Short side note: Control

Going a bit more to the control side, we can also build tree structures for planning with kinodynamic systems. LQR-trees give us a policy to steer an agent towards a goal by constructing a series of funnels that are linked together, and eventually steer the system towards the goal (and stabilize it there if so desired). This work is not only giving us a path, but a control policy.

The previous work is extended to graphs instead of trees here. This allows for reuse of previous controllers and computations.


The work presents a possible approach to extend this forward-propagation-of-states to graphs instead of only trees.

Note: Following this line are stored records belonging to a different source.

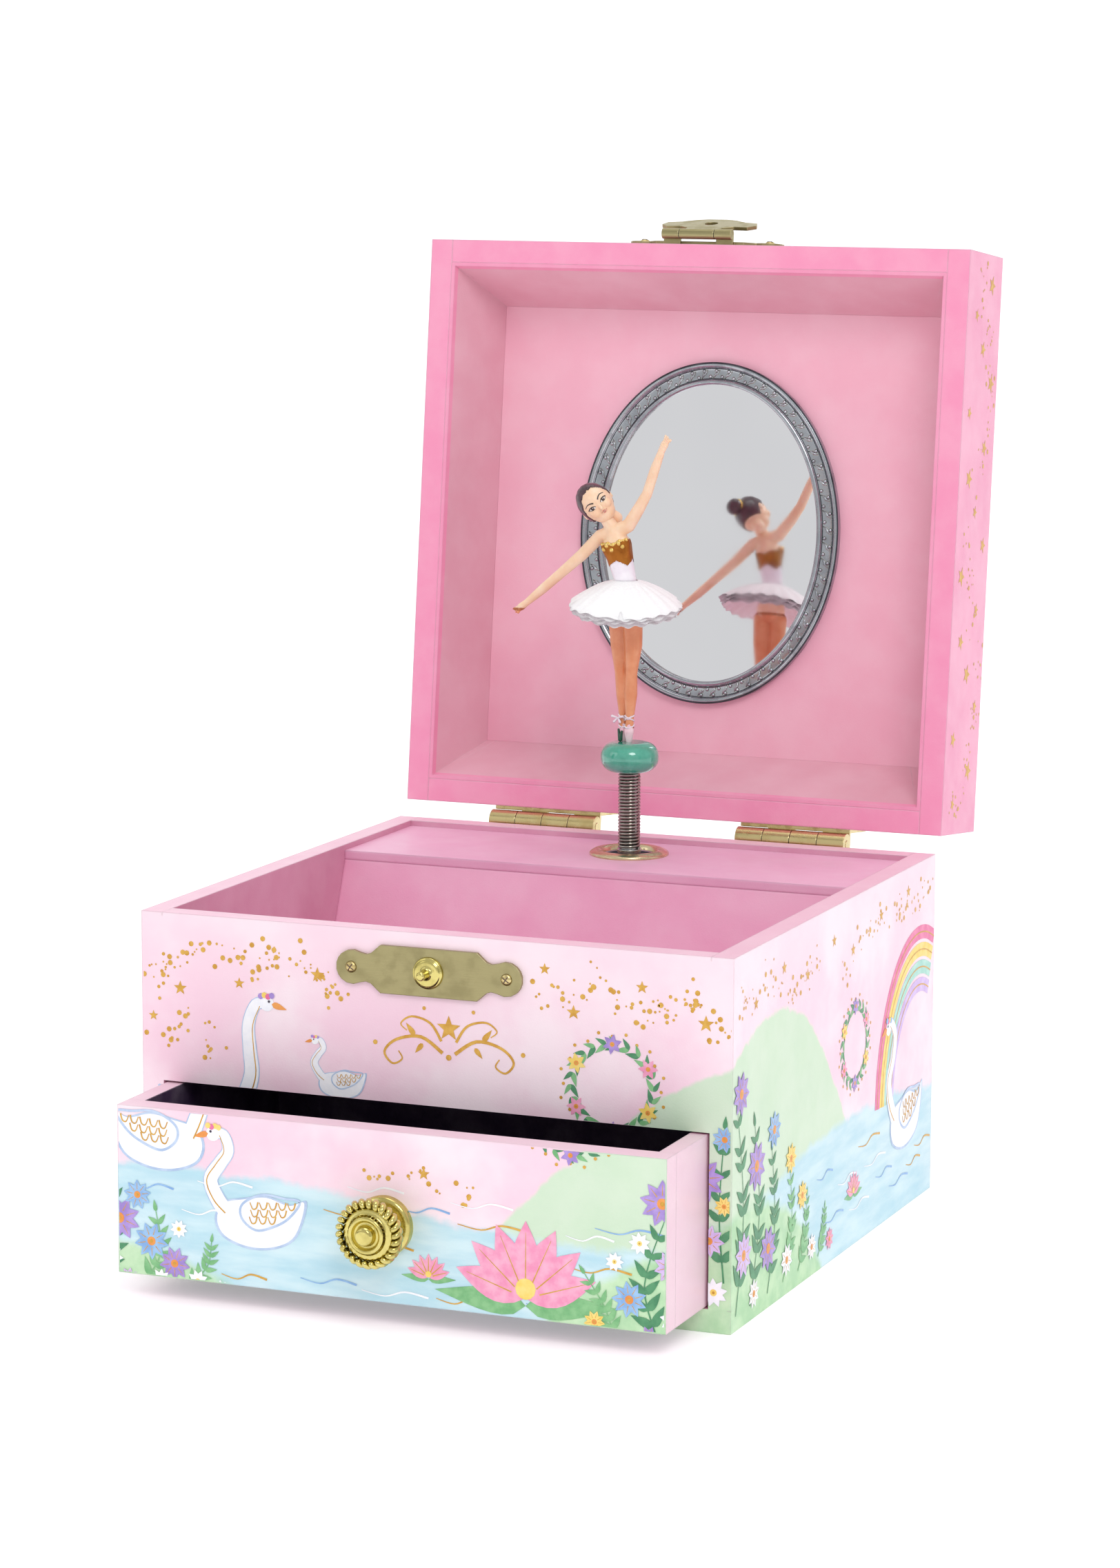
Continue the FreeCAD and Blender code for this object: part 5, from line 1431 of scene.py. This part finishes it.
dress(["bottom_board", "left_side", "right_side", "front_panel", "back_panel"], card)
dress(["rear_partition"], lining_paper("partition_paper", "dc9fb8", "e4adc4"))
dress(["tray_floor"], flock("tray_flock", "d98fb0", "e8aac6"))
dress(["movement_shelf"], lining_paper("shelf_paper", "eeb4d0", "e8abc9"))
dress(["movement_cover"], lining_paper("cover_paper", "eba2c2", "f0b0cc"))
dress(["lid_top", "lid_left_wall", "lid_right_wall", "lid_front_wall", "lid_back_wall"], lid_card)
dress(["lid_liner"], liner_paper())
dress(["lid_floor_panel"], lining_paper("lid_floor_paper", "f2b4c6", "efadc1"))
dress(["drawer_front", "drawer_left_side", "drawer_right_side", "drawer_back", "drawer_bottom"], drawer_card)
# Velvet on the drawer's floor, painted dark plum as the shade inside the drawer.
dress(["drawer_floor_lining"], flock("drawer_flock", "2a1836", "3f2a50"))
dress(["latch_plate", "hasp_plate", "hasp_tongue", "hasp_pin"], dull_brass)
dress(["base_hinge_leaves", "lid_hinge_leaves", "hinge_pins", "drawer_knob_screw"], pale_brass)
ferrule_plate = metal("champagne_ferrule", "dccaa4", "b5a07c", 0.18, 0.36, 0.005)
dress(["spring_ferrule"], ferrule_plate)
dress(["pinned_cylinder", "cylinder_pinion", "cylinder_gear", "spring_barrel", "governor_wheel"], movement_brass)
dress(["winding_key"], pale_brass)
dress(["comb", "spindle", "mainspring", "governor_fan", "winding_arbor", "comb_screws", "movement_screws"],
      bright_steel)
dress(["movement_bedplate", "barrel_bridge", "top_bridge", "governor_bracket"], casting)
dress(["mirror_glass"], mirror_glass())
dress(["figure_bead"], plastic("teal_bead", "3fa58a", "58b89d", 0.12, 1.0, 0.005, 0.1))

INKS = {
    "white": ink("white", "fdfcff", "f1f2fa"), "swan_shade": ink("swan_shade", "a9bfe0", "c6d6ee"),
    "purple": ink("purple", "9a7fc8", "b79ade"), "lilac": ink("lilac", "c9a9e2", "dcc4ee"),
    "blue": ink("blue", "7fa9de", "9cc3ea"), "yellow": ink("yellow", "f3cf5a", "f8de86"),
    "orange": ink("orange", "e58a3c", "efa04e"), "green": ink("green", "6cae72", "8cc48a"),
    "dark_green": ink("dark_green", "3c8158", "55986a"), "pink": ink("pink", "ee8fb6", "f6b1cc"),
    "pale_pink": ink("pale_pink", "f8c3d8", "fbd7e5"), "deep_pink": ink("deep_pink", "e2649a", "ee83ae"),
    "mint": ink("mint", "9bd3c6", "b8e2d6"), "dark": ink("dark", "33283a", "463a50"), "gold": foil(),
}
LOOKS = {
    "skin": plastic("skin_paint", "f0c9a6", "f5d7ba", 0.42, 0.15, 0.008, 0.25),
    "tights": plastic("tights_paint", "dd8f5e", "e7a274", 0.36, 0.25, 0.008, 0.2),
    "satin": plastic("satin_paint", "f4eef4", "e9dfe9", 0.3, 0.4, 0.01),
    "shoes": plastic("shoe_paint", "f3c2cf", "f9dfe4", 0.28, 0.4, 0.01),
    "bodice": metal("bodice_paint", "a9692c", "6e3d14", 0.42, 0.62, 0.06),
    "gold": metal("gold_paint", "e9c873", "c89b45", 0.24, 0.42, 0.03),
    "leaf": plastic("leaf_paint", "1d4a38", "2c6149", 0.3, 0.4, 0.02),
    "hair": plastic("hair_paint", "3b2129", "52303a", 0.34, 0.35, 0.05),
    # Paint for the eye whites, also used for the painted highlight dot on each iris.
    "eye_white": plastic("eye_white_and_highlight_paint", "fbf7f2", "f3ece6", 0.25, 0.5),
    "iris": plastic("iris_paint", "4a2f24", "5c3c2e", 0.2, 0.8),
    "line": plastic("line_paint", "2c1a1c", "3b2526", 0.4, 0.2),
    "lip": plastic("lip_paint", "c8434d", "d8616a", 0.32, 0.4),
    "lip_dark": plastic("lip_dark_paint", "8c2733", "9c3340", 0.4, 0.2),
}

artwork = Artwork()
draw_front(artwork)
draw_side(artwork, "right")
draw_side(artwork, "left")
draw_back_and_lid(artwork)
print_art(artwork, INKS)
make_knob(bright_brass)
make_stud(bright_brass)
make_all_screws(pale_brass)
make_mirror_frame(silver, tarnish_and_shade)
make_ferrule(ferrule_plate, tarnish_and_shade)
make_spring(spring_steel)
make_body(LOOKS)
make_head(LOOKS)
make_tutu(net())


# ---------------------------------------------------------------- floor, light and camera

def floor():
    surface = Surface("floor", 0.75)
    surface.colour(surface.mix(surface.noise(60, 3), rgb("f7f7f7"), rgb("f1f1f2")))
    surface.bump(surface.noise(1.5, 4), 0.02)
    surface.set(Emission_Color=(1, 1, 1, 1), Emission_Strength=0.3)
    depth = 3000
    steps = 24
    profile = [(-depth, 0.0), (700, 0.0)]
    for step in range(1, steps + 1):
        bend = math.pi / 2 * step / steps
        profile.append((700 + 900 * math.sin(bend), 900 - 900 * math.cos(bend)))
    profile.append((1600, 4000))
    points = [(side * depth, y, z) for y, z in profile for side in (-1, 1)]
    backdrop = make_piece("backdrop", points, grid_faces(len(profile), 2, False, False), surface.material)


def area_light(name, place, target, size, power):
    light = bpy.data.lights.new(name, "AREA")
    light.shape = "DISK"
    light.size = size
    light.energy = power
    lamp = bpy.data.objects.new(name, light)
    lamp.location = place
    lamp.rotation_euler = (Vector(target) - Vector(place)).to_track_quat("-Z", "Y").to_euler()
    bpy.context.scene.collection.objects.link(lamp)


def dark_cards():
    """Dark boards out of view, which the polished metal reflects."""
    surface = Surface("dark_card", 0.9)
    surface.colour(surface.mix(surface.noise(80, 2), rgb("1c1c1e"), rgb("26262a")))
    for index, (x, y, z, width, tall) in enumerate(((-1050, -850, 300, 300, 900), (950, -500, 250, 220, 700),
                                                    (-450, -500, 900, 900, 160))):
        points = [(x - width / 2, y, z - tall / 2), (x + width / 2, y, z - tall / 2),
                  (x + width / 2, y, z + tall / 2), (x - width / 2, y, z + tall / 2)]
        board = make_piece(f"dark_card_{index}", points, [(0, 1, 2, 3)], surface.material, smooth=False)
        board.visible_camera = False


LENS = 103.57  # on a sensor 36 mm tall
CAMERA_TURNS = (0.387766, 0.157042, 0.003652)  # yaw, pitch and roll, in radians
CAMERA_PLACE = Vector((0.34664, -0.845, 0.23785))


def camera():
    data = bpy.data.cameras.new("photo_camera")
    data.sensor_fit = "VERTICAL"
    data.sensor_height = 36
    data.lens = LENS
    eye = bpy.data.objects.new("photo_camera", data)
    yaw, pitch, roll = CAMERA_TURNS
    forward = Vector((-math.sin(yaw) * math.cos(pitch), math.cos(yaw) * math.cos(pitch), -math.sin(pitch)))
    right = Vector((math.cos(yaw), math.sin(yaw), 0))
    up = right.cross(forward)
    level_right = right * math.cos(roll) + up * math.sin(roll)
    level_up = up * math.cos(roll) - right * math.sin(roll)
    eye.matrix_world = Matrix((
        (level_right.x, level_up.x, -forward.x, CAMERA_PLACE.x),
        (level_right.y, level_up.y, -forward.y, CAMERA_PLACE.y),
        (level_right.z, level_up.z, -forward.z, CAMERA_PLACE.z),
        (0, 0, 0, 1),
    ))
    bpy.context.scene.collection.objects.link(eye)
    bpy.context.scene.camera = eye


floor()
dark_cards()
world = bpy.data.worlds.new("soft_studio")
world.use_nodes = True
sky = world.node_tree.nodes["Background"]
sky.inputs["Color"].default_value = (0.98, 0.985, 1, 1)
sky.inputs["Strength"].default_value = 0.72
bpy.context.scene.world = world
area_light("key_light", (0.75, -1.1, 1.25), (0, 0, 0.08), 0.7, 8)
area_light("fill_light", (-1.2, -0.9, 0.8), (0, 0, 0.1), 1.0, 2)
area_light("top_light", (0, 0.1, 1.6), (0, 0, 0.1), 0.8, 3.5)
camera()
bpy.context.scene.view_settings.view_transform = "Standard"
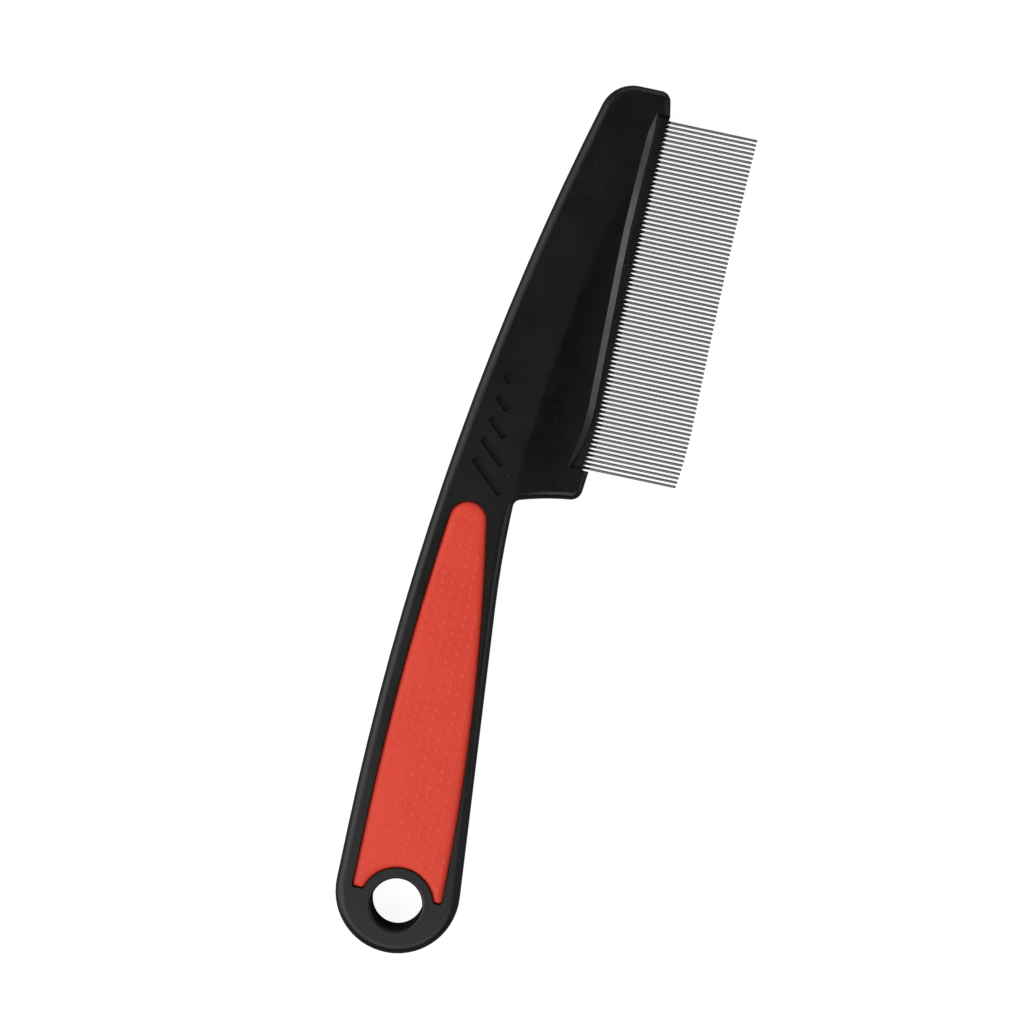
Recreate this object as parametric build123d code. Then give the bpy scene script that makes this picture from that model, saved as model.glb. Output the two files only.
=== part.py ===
from build123d import *
import math
import os

# Flea comb, in millimetres. It lies flat, with +Y from the hang hole to the head's tip, the pins pointing
# to +X and +Z out of the front face. The origin is the hang hole's centre at mid thickness.

# Handle
body_thickness = 10.0
edge_radius = 2.0  # rounding along the handle's and the spine's edges
end_radius = 13.8  # round end of the handle
end_centre_x = -0.3
end_centre_y = 2.7
hang_hole_radius = 5.7
hang_hole_rim = 0.6
neck_edge_x = 6.85  # the neck's straight edge, on the pins' side
neck_corner_y = 92.5  # the inner corner between the neck and the head
neck_straight = 14.5  # from the waist up to the inner corner
waist_radius = 232.0  # gentle bend between the tapered handle and the straight neck
neck_corner_radius = 1.8
spine_straight_y = 14.2  # the back edge is straight up to here, and one long arc above

# Steel pins
pin_count = 80
pin_pitch = 1.0
pin_diameter = 0.6
pin_length = 25.0
pin_embed = 5.3  # below the points of the bar's teeth
pins_per_group = 5

# Pin bar
bar_thickness = 3.1
bar_back_x = 15.2
bar_end_margin = 0.75  # beyond the first and last pins
bar_fit = 0.05  # bonding gap between the bar and the head's slot
tooth_depth = 1.7
tooth_land = 0.16  # width of a tooth's blunt point
tooth_cover = 0.8  # plastic over the pin at a tooth's point
bore_fit = 0.02  # bonding gap around a pin

# Front edge of the head: a straight row that falls back at the heel and steps forward at the toe
row_edge_x = 22.6  # points of the bar's teeth
heel_sweep = 0.9
heel_reach = 14.0
toe_sweep = 0.8
toe_reach = 40.0
lip_setback = 2.2  # from the tooth points back to the lips of the head's slot
lip_heel_sweep = 2.5
lip_land = 0.3  # flat end of each lip
lip_rise = 1.0  # height of the lip's bevel at the first pin
bevel_angle = 60.0
crest_width = 1.4  # flat that breaks the edge where the bevels meet the faces
crest_least = 0.15  # what is left of its width at the two ends of the row
crest_run = 7.0  # over which it grows from either end

# Head
heel_length = 10.4  # from the neck's inner corner to the first pin
toe_length = 6.1  # from the last pin to the tip
tip_thickness = 8.2
tip_back_x = 9.1
tip_front_x = 21.95
tip_back_radius = 7.5
tip_front_radius = 2.4
heel_front_x = 21.0
heel_drop = 3.0  # height of the heel's front corner above the neck's inner corner
heel_belly = 0.45  # bulge of the heel's lower edge
heel_corner_radius = 2.6
heel_edge_radius = 1.6
hollow_reach = 12.6  # the blade's hollow is this wide at the first pin, from its lowest line to the flat
hollow_setback = 3.6  # from the tooth points back to the hollow's lowest line
hollow_runout = 13.7  # the hollow ends this far below the last pin
overlap = 1.5  # how far the spine and the blade run into each other
seam_bend = 12.2  # the seam between them bends this far below the hollow's end

# Soft grips
grip_depth = 1.6
grip_fit = 0.08  # parting gap between a grip and its pocket
grip_margin = 3.6  # from the handle's edges to the grip
grip_foot_y = 1.9
grip_side_radius = 480.0  # the grip's slightly bowed side, towards the pins
grip_nose_gap = 1.7  # from the grip's nose to the height of the neck's inner corner
grip_nose_radius = 4.3
grip_apex_rise = 20.9  # the grip's sides would meet this far above its nose
grip_ring = 2.35  # plastic left between the hang hole and the grip
grip_lobe_radius = 0.8
lobe_share = 0.4  # a lobe's corner takes at most this share of the wall beside the hang hole
grip_crown_radius = 150.0
grip_rim_radius = 0.5
rim_share = 0.8  # and the rim's rounding at most this share of a lobe's corner
peg_radius = 1.5
peg_length = 1.8
peg_fit = 0.05
peg_heights = (21.2, 44.2, 67.2)

# Slanted recesses in the neck, from the grip upwards
recess_lengths = (10.0, 7.5, 5.5, 4.0, 2.1)
recess_width = 1.8
recess_depth = 1.2
recess_pitch = 5.5
recess_start = 4.0  # from the neck's inner corner to the first recess
recess_slant = -43.0
recess_corner = 0.45

# Sizes that follow
half = body_thickness / 2
row_start = neck_corner_y + heel_length
row_end = row_start + (pin_count - 1) * pin_pitch
window_start = row_start - bar_end_margin
window_end = row_end + bar_end_margin
tip_y = row_end + toe_length
spine_x = end_centre_x - end_radius
spine_run = tip_back_x - spine_x
spine_radius = (spine_run**2 + (tip_y - spine_straight_y) ** 2) / (2 * spine_run)
lip_half = bar_thickness / 2 + bar_fit + lip_land
hollow_depth = half - lip_half - lip_rise  # at the first pin
hollow_radius = hollow_reach**2 / (2 * hollow_depth)
hollow_x = row_edge_x - hollow_setback
hollow_end = row_end - hollow_runout
hollow_slope = hollow_depth / (hollow_end - row_start)
slab_drop = (body_thickness - tip_thickness) / 2
slab_radius = ((tip_y - neck_corner_y) ** 2 + slab_drop**2) / (2 * slab_drop)
far = 3 * body_thickness  # cutting tools reach this far past the part
long = 4 * tip_y  # and long cylinders are this long


def lines_through(*points):
    """Straight edges from each point to the next."""
    return [Line(a, b) for a, b in zip(points, points[1:])]


def rounded(face, *corners):
    """The face with each (point, radius) corner rounded."""
    for point, radius in corners:
        nearest = min(face.vertices(), key=lambda v: math.hypot(v.X - point[0], v.Y - point[1]))
        face = fillet(nearest, radius)
    return face


def both_faces(tool):
    """A tool for the front face, with its mirror image for the back face."""
    return [tool, mirror(tool, Plane.XY)]


def spine_edge_x(y):
    """The back edge of the comb at a height y."""
    rise = max(0.0, y - spine_straight_y)
    return spine_x + spine_radius - math.sqrt(spine_radius**2 - rise**2)


def handle_tangent():
    """Where the tapered side of the handle leaves its round end."""
    run = neck_edge_x - end_centre_x
    rise = neck_corner_y - neck_straight - end_centre_y
    angle = math.atan2(rise, run) - math.acos(end_radius / math.hypot(run, rise))
    return (end_centre_x + end_radius * math.cos(angle), end_centre_y + end_radius * math.sin(angle))


def row_sweep(y, heel):
    """How far the head's front edge leaves its straight line at a height y."""
    fall = max(0.0, (row_start + heel_reach - y) / heel_reach)
    step = max(0.0, (y - row_end + toe_reach) / toe_reach)
    return toe_sweep * step**2 - heel * fall**2


def tooth_x(y):
    """The points of the bar's teeth."""
    return row_edge_x + row_sweep(y, heel_sweep)


def lip_x(y):
    """The lips of the head's slot."""
    return row_edge_x - lip_setback + row_sweep(y, lip_heel_sweep)


def crease_x(y):
    """Where the blade's hollow meets the flat of the head."""
    depth = max(0.0, hollow_slope * (hollow_end - y))
    return hollow_x - math.sqrt(2 * hollow_radius * depth)


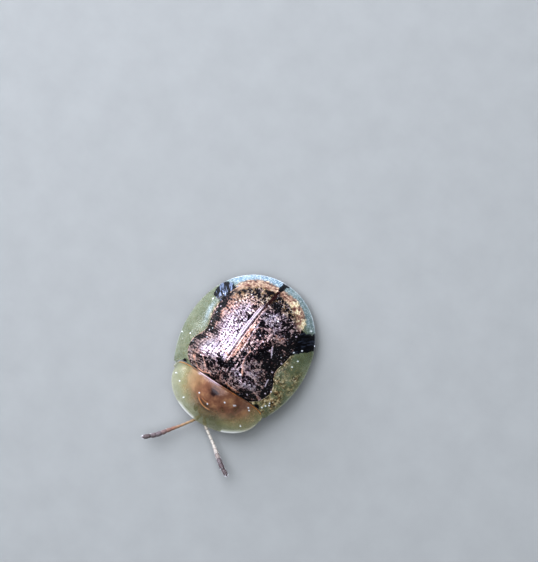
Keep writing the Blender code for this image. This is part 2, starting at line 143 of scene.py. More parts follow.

This would allow a multiquery planning approach. However, as done, since the edges need to be re-created for every start-state, and it was not evaluated on true multi-query problems, it is unclear how much of a benefit this brings. Further, there was no bidirectional search.

Allowing discontinuities

All the approaches above assume that we do not have a dicontinuity in the path itself. This limits us to applying an input to a specific start state (i.e. growing directly from the tree), or we would need to use an optimizer to solve a Two-Value-Boundary-Problem, which is generally computationally expensive.

db-A* allows for discontinuities in the solution, and runs an optimizer over the resulting trajectory to fix it. The implicit assumption is that if the discontinuity that we allow is small enough, we can fix this (‘steer a bit to the left’, ‘go a little faster’) to actually go to the starting position of the next state, respectively to move the next state to the point that we reach.


This here seems to be the first kinodynamic sampling based planner that runs in realtime.